→ GIVEN REQUEST
Output every line of the data exactly as it appears.

--- DATA EXTRACT ---

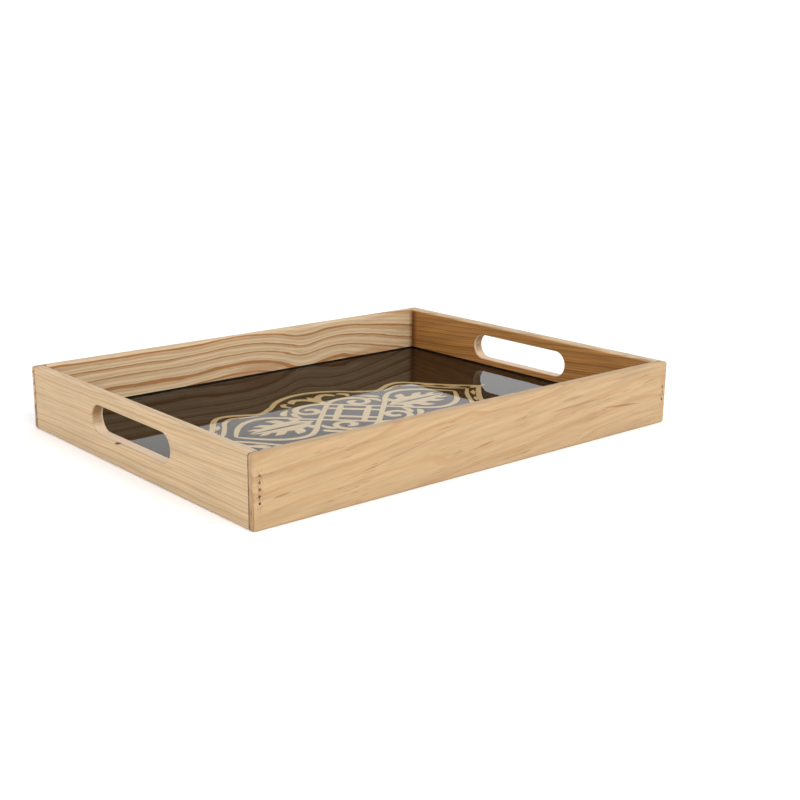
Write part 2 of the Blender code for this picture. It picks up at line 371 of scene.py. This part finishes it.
def shade_and_highlight_masks(recipe, split):
    """Four masks of painted light: shade in the groove, shade on the upper slot walls, highlights on the
    slots' edges and floors, and shade in the inner corners.
    """
    x = recipe.calc("ABSOLUTE", split[0])
    y = recipe.calc("ABSOLUTE", split[1])
    z = split[2]
    inside = recipe.product(recipe.calc("LESS_THAN", x, INNER_X + GROOVE_DEPTH + MARGIN),
                            recipe.calc("LESS_THAN", y, INNER_Y + GROOVE_DEPTH + MARGIN))
    # painted shade: the groove above the glass, to be painted nearly black
    groove = recipe.product(inside, recipe.between(z, GROOVE_TOP - GROOVE_HEIGHT, GROOVE_TOP + MARGIN))

    at_slot = recipe.product(recipe.calc("LESS_THAN", y, SLOT_REACH), recipe.between(z, *SLOT_BAND))
    wall = recipe.product(recipe.step(x, INNER_X + 0.8, INNER_X + 1.8),
                          recipe.step(x, END_X - 0.6, END_X - 1.8))
    # painted shade: the upper walls of the slots, darker towards the top
    shaded_slot_wall = recipe.product(wall, at_slot, recipe.step(z, *SLOT_SHADE_RISE))
    # painted highlight: the slots' eased inner edges and their floors are painted paler, as lit
    edge = recipe.product(recipe.step(x, INNER_X + 0.05, INNER_X + 0.25),
                          recipe.step(x, INNER_X + 1.9, INNER_X + 1.1))
    slot_floor = recipe.product(wall, recipe.step(z, *SLOT_FLOOR_FALL))
    lit_slot_parts = recipe.calc("ADD", recipe.product(edge, EDGE_HIGHLIGHT), slot_floor, clamp=True)
    slot_highlight = recipe.product(lit_slot_parts, at_slot)

    # painted shade: the inner corners, darker below the rim
    corner = recipe.product(
        recipe.step(x, INNER_X - CORNER_SHADE_REACH[0], INNER_X),
        recipe.step(y, INNER_Y - CORNER_SHADE_REACH[1], INNER_Y),
        recipe.calc("LESS_THAN", x, INNER_X + 1.0),
        recipe.calc("LESS_THAN", y, INNER_Y + 1.0),
        recipe.step(z, *BELOW_RIM),
    )
    return groove, shaded_slot_wall, slot_highlight, corner


# %% [markdown]
# The recipe now goes through a board's life in order. First comes the tree: early and late wood, streaks and
# dashes. Then comes the workshop: end grain and torn fibres. Last comes use: dirt in the seams. Between them
# come painted light and shade: a darker inner face on the right board, painted shade on the upper slot walls,
# in the inner corners, towards the foot and in the groove, and painted highlights on the slots' edges and
# floors. Each layer covers the one before it only where its mask says so. A very shallow bump from the same
# patterns keeps the surface from looking printed.

# %% The whole wood recipe
REDDISH = (0.21, 0.085, 0.034)
GREYISH = (0.190, 0.140, 0.090)
SEAM_DIRT = (0.050, 0.022, 0.012)
# painted shade and painted highlight: the next four colours paint the groove's shade, the slot walls' shade,
# the slots' highlights and the corners' shade
GROOVE_SHADE = (0.016, 0.010, 0.006)
SLOT_WALL_SHADE = (0.62, 0.52, 0.42)
SLOT_HIGHLIGHT_TONE = (0.66, 0.50, 0.35)
CORNER_SHADE = (0.50, 0.38, 0.28)
SHADED_FOOT = (0.91, 0.91, 0.92)
FOOT_HEIGHT = 16.0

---

→ EXPECTED ANSWER
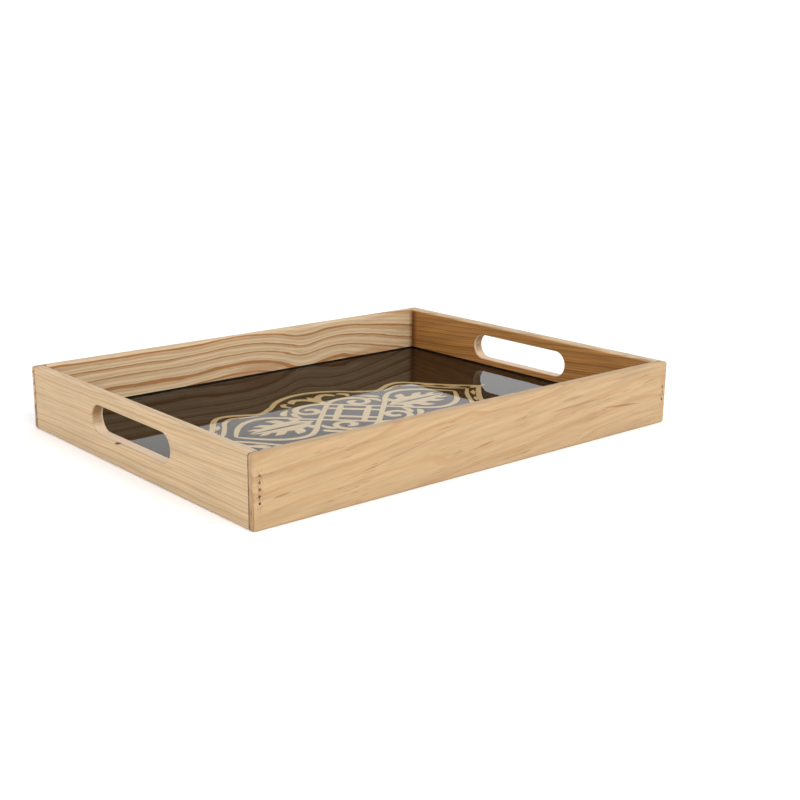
Write part 2 of the Blender code for this picture. It picks up at line 371 of scene.py. This part finishes it.
def shade_and_highlight_masks(recipe, split):
    """Four masks of painted light: shade in the groove, shade on the upper slot walls, highlights on the
    slots' edges and floors, and shade in the inner corners.
    """
    x = recipe.calc("ABSOLUTE", split[0])
    y = recipe.calc("ABSOLUTE", split[1])
    z = split[2]
    inside = recipe.product(recipe.calc("LESS_THAN", x, INNER_X + GROOVE_DEPTH + MARGIN),
                            recipe.calc("LESS_THAN", y, INNER_Y + GROOVE_DEPTH + MARGIN))
    # painted shade: the groove above the glass, to be painted nearly black
    groove = recipe.product(inside, recipe.between(z, GROOVE_TOP - GROOVE_HEIGHT, GROOVE_TOP + MARGIN))

    at_slot = recipe.product(recipe.calc("LESS_THAN", y, SLOT_REACH), recipe.between(z, *SLOT_BAND))
    wall = recipe.product(recipe.step(x, INNER_X + 0.8, INNER_X + 1.8),
                          recipe.step(x, END_X - 0.6, END_X - 1.8))
    # painted shade: the upper walls of the slots, darker towards the top
    shaded_slot_wall = recipe.product(wall, at_slot, recipe.step(z, *SLOT_SHADE_RISE))
    # painted highlight: the slots' eased inner edges and their floors are painted paler, as lit
    edge = recipe.product(recipe.step(x, INNER_X + 0.05, INNER_X + 0.25),
                          recipe.step(x, INNER_X + 1.9, INNER_X + 1.1))
    slot_floor = recipe.product(wall, recipe.step(z, *SLOT_FLOOR_FALL))
    lit_slot_parts = recipe.calc("ADD", recipe.product(edge, EDGE_HIGHLIGHT), slot_floor, clamp=True)
    slot_highlight = recipe.product(lit_slot_parts, at_slot)

    # painted shade: the inner corners, darker below the rim
    corner = recipe.product(
        recipe.step(x, INNER_X - CORNER_SHADE_REACH[0], INNER_X),
        recipe.step(y, INNER_Y - CORNER_SHADE_REACH[1], INNER_Y),
        recipe.calc("LESS_THAN", x, INNER_X + 1.0),
        recipe.calc("LESS_THAN", y, INNER_Y + 1.0),
        recipe.step(z, *BELOW_RIM),
    )
    return groove, shaded_slot_wall, slot_highlight, corner


# %% [markdown]
# The recipe now goes through a board's life in order. First comes the tree: early and late wood, streaks and
# dashes. Then comes the workshop: end grain and torn fibres. Last comes use: dirt in the seams. Between them
# come painted light and shade: a darker inner face on the right board, painted shade on the upper slot walls,
# in the inner corners, towards the foot and in the groove, and painted highlights on the slots' edges and
# floors. Each layer covers the one before it only where its mask says so. A very shallow bump from the same
# patterns keeps the surface from looking printed.

# %% The whole wood recipe
REDDISH = (0.21, 0.085, 0.034)
GREYISH = (0.190, 0.140, 0.090)
SEAM_DIRT = (0.050, 0.022, 0.012)
# painted shade and painted highlight: the next four colours paint the groove's shade, the slot walls' shade,
# the slots' highlights and the corners' shade
GROOVE_SHADE = (0.016, 0.010, 0.006)
SLOT_WALL_SHADE = (0.62, 0.52, 0.42)
SLOT_HIGHLIGHT_TONE = (0.66, 0.50, 0.35)
CORNER_SHADE = (0.50, 0.38, 0.28)
SHADED_FOOT = (0.91, 0.91, 0.92)
FOOT_HEIGHT = 16.0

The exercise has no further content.